After days of speculation the British army has finally been deployed to help combat the deadly COVID-19 disease, albeit in a limited capacity, at least for the time being.
It is understood that the army’s role is currently limited to the delivery of protective medical equipment to frontline National Health Service (NHS) staff engaged in the fight against COVID-19.
According to Sky News, hospital trusts have been told to expect deliveries of Personal Protective Equipment (PPE), such as masks, safety glasses, gloves, aprons and protective suits “around the clock”.
The army has been tasked to intervene in order to strengthen the health service’s supply chain after NHS staff warned they lack correct and adequate equipment to protect themselves in coronavirus-related clinical settings.
According to the health secretary, Matt Hancock, army trucks will deliver equipment to “all who need it”.

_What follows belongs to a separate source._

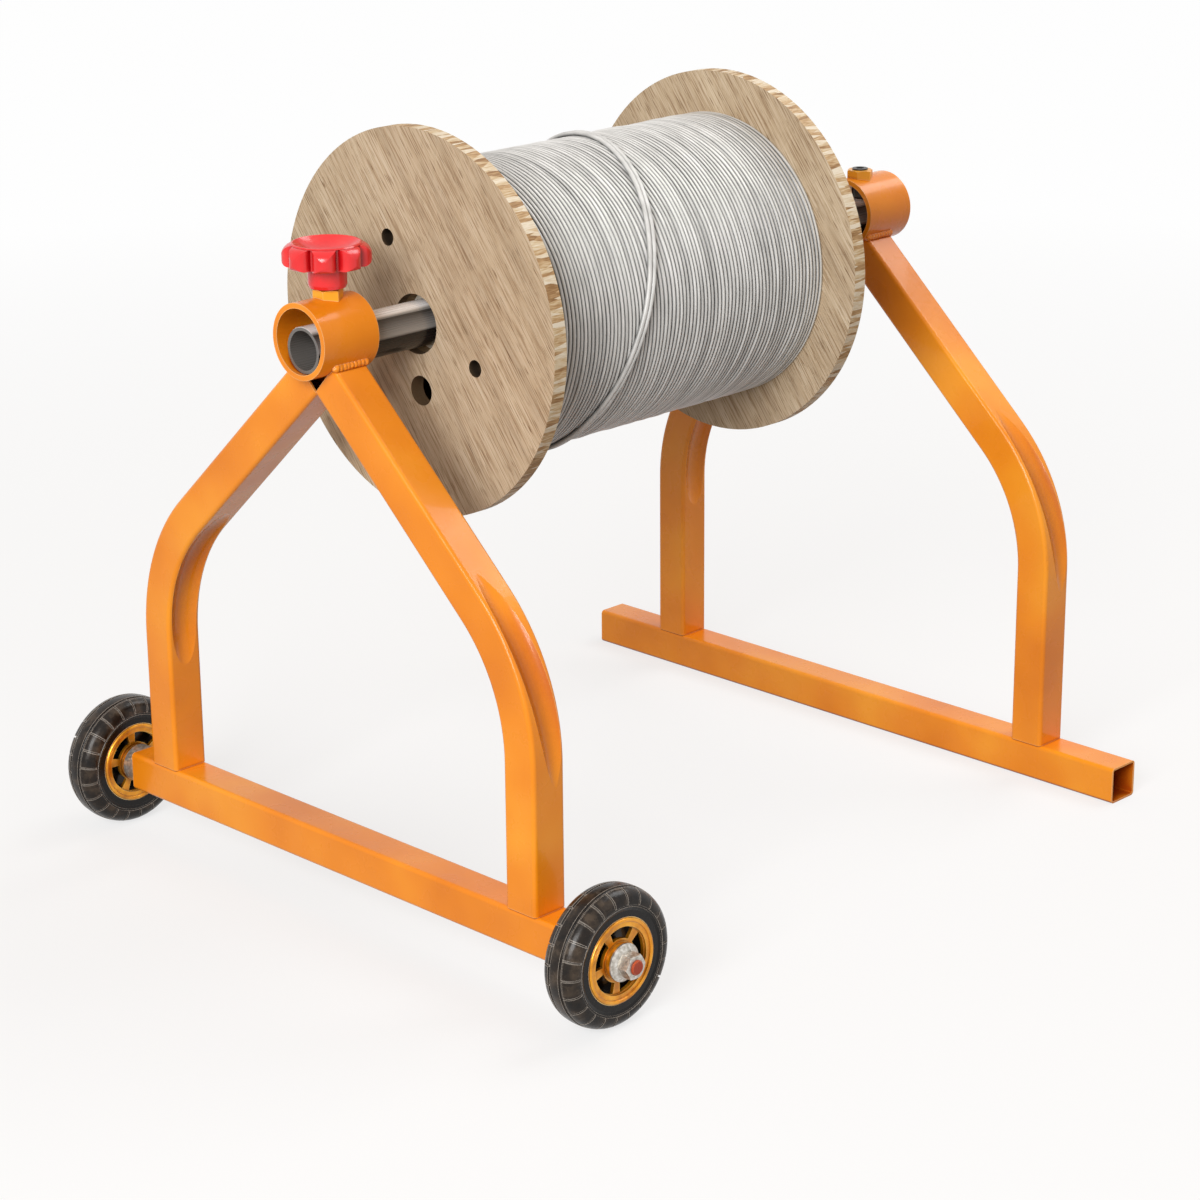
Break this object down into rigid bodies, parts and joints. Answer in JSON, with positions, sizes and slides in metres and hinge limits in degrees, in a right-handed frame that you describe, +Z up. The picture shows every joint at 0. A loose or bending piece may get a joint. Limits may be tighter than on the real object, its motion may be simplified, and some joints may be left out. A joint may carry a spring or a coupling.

Speaking to Sky News earlier today, Hancock claimed a “PPE shipment” was delivered to “every hospital” over the weekend.
It is not clear if he was referring to every hospital in the UK or hospitals in England and Wales only.

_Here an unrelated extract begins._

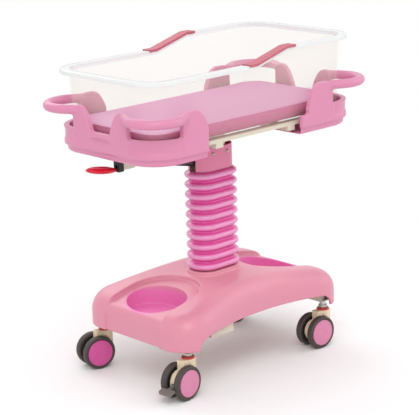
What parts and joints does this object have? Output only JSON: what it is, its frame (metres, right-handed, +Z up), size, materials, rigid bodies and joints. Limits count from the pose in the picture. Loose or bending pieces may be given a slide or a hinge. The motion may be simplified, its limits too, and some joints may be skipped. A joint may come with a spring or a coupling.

Moreover, it is not clear at this stage if the army’s intervention is part of Operation Broadshare, a wide-ranging military plan to intervene in the coronavirus outbreak with a view to ensuring public safety and national security.
But in a sign the British military is planning to intervene more deeply in the crisis, it is being reported the army has told soldiers that commands issued over the messaging platform Whatsapp are now “legally binding”.

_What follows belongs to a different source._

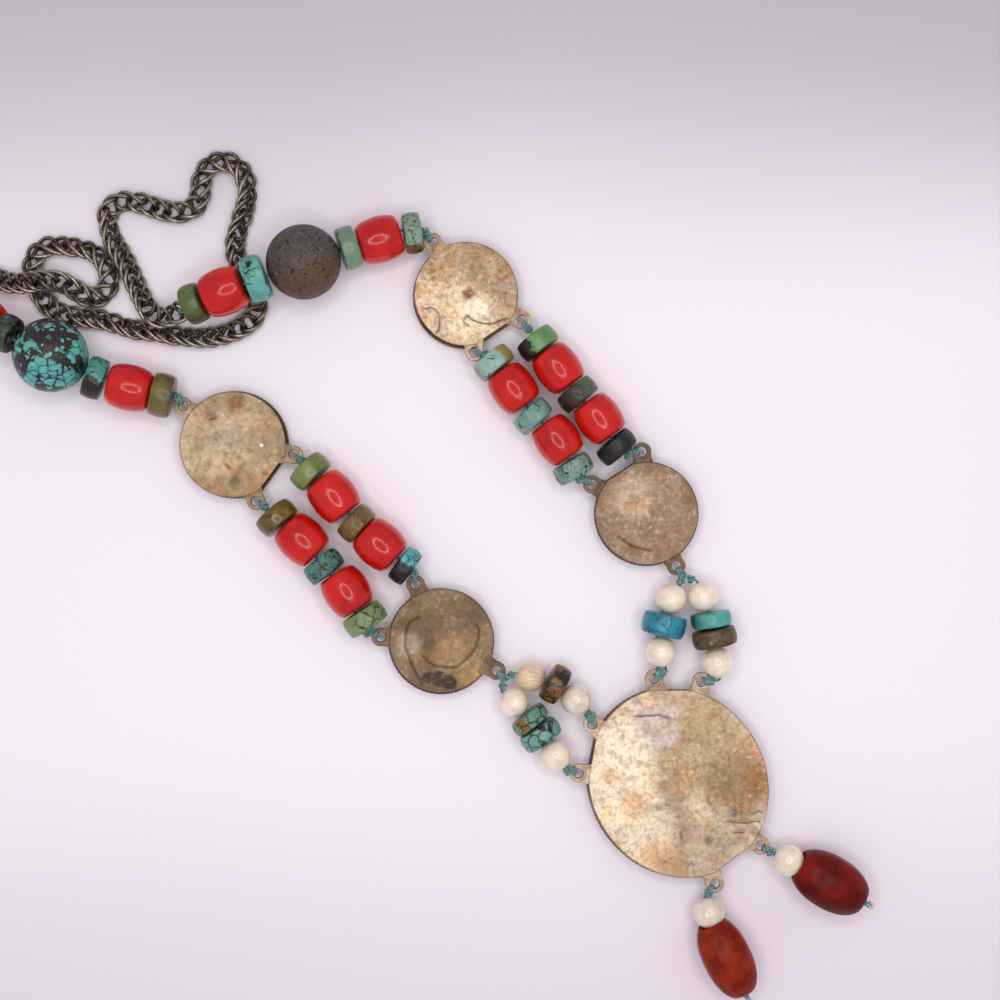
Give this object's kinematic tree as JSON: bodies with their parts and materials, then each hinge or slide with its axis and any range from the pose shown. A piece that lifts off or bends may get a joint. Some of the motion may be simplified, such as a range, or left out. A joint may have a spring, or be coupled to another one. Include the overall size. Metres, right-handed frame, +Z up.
{
  "type": "beaded necklace",
  "caption": "Long necklace of oval and round silver medallions, red coral barrels, turquoise discs and cream beads on thread, with faceted drops and a silver neck chain, lying flat",
  "frame": {"origin": "middle of the pendant's flat front face, which lies on the surface", "axes": "+X to the right and +Y towards the neck chain as the necklace lies, +Z up from the surface"},
  "size_m": [0.2629, 0.2218, 0.0196],
  "materials": {
    "silver": "old cast silver, grainy, worn bright on the edges",
    "chain_silver": "blackened silver wire, bright where it rubs",
    "coral": "polished red coral",
    "green_turquoise": "polished green turquoise with dark matrix",
    "blue_turquoise": "polished blue turquoise with fine dark veins",
    "dark_turquoise": "near-black stone with brown and green patches",
    "ivory_bead": "polished cream beads, with turquoise discs among them",
    "carnelian": "faceted translucent carnelian",
    "thread": "waxed teal thread"
  },
  "bodies": {
    "root": {"bottom_drop_drop_2": "carnelian", "bottom_drop_small_bead_1": "ivory_bead", "bottom_drop_thread": "thread", "lower_left_inner_beads": "ivory_bead", "lower_left_medallion": "silver", "lower_left_outer_beads": "ivory_bead", "lower_left_thread": "thread", "lower_right_inner_beads": "ivory_bead", "lower_right_medallion": "silver", "lower_right_outer_beads": "ivory_bead", "lower_right_thread": "thread", "neck_chain": "chain_silver", "pendant_medallion": "silver", "right_drop_drop_2": "carnelian", "right_drop_small_bead_1": "ivory_bead", "right_drop_thread": "thread", "side_left_inner_coral_2": "coral", "side_left_inner_coral_4": "coral", "side_left_inner_disc_1": "green_turquoise", "side_left_inner_disc_3": "blue_turquoise", "side_left_inner_disc_5": "green_turquoise", "side_left_inner_thread": "thread", "side_left_outer_coral_2": "coral", "side_left_outer_coral_4": "coral", "side_left_outer_disc_1": "blue_turquoise", "side_left_outer_disc_3": "green_turquoise", "side_left_outer_disc_5": "green_turquoise", "side_left_outer_thread": "thread", "side_right_inner_coral_2": "coral", "side_right_inner_coral_4": "coral", "side_right_inner_disc_1": "blue_turquoise", "side_right_inner_disc_3": "blue_turquoise", "side_right_inner_disc_5": "blue_turquoise", "side_right_inner_thread": "thread", "side_right_outer_coral_2": "coral", "side_right_outer_coral_4": "coral", "side_right_outer_disc_1": "dark_turquoise", "side_right_outer_disc_3": "green_turquoise", "side_right_outer_disc_5": "green_turquoise", "side_right_outer_thread": "thread", "upper_left_big_bead_4": "blue_turquoise", "upper_left_coral_2": "coral", "upper_left_coral_6": "coral", "upper_left_disc_1": "green_turquoise", "upper_left_disc_3": "blue_turquoise", "upper_left_disc_5": "dark_turquoise", "upper_left_disc_7": "green_turquoise", "upper_left_medallion": "silver", "upper_left_thread": "thread", "upper_right_big_bead_4": "dark_turquoise", "upper_right_coral_2": "coral", "upper_right_coral_6": "coral", "upper_right_disc_1": "blue_turquoise", "upper_right_disc_3": "green_turquoise", "upper_right_disc_5": "blue_turquoise", "upper_right_disc_7": "green_turquoise", "upper_right_medallion": "silver", "upper_right_thread": "thread"}
  },
  "joints": []
}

"In written orders posted to a Ministry of Defence intranet site, an Army unit told its soldiers that from now on, orders delivered over WhatsApp are to be treated just as seriously as written instructions delivered through the usual chain of command." https://t.co/BHnUV3cTY9— Shashank Joshi (@shashj) March 23, 2020
The mounting reports and speculation centered on a significant military intervention speak to the hidden depths of the coronavirus crisis in the UK, with the British establishment increasingly fearful of a breakdown of social order.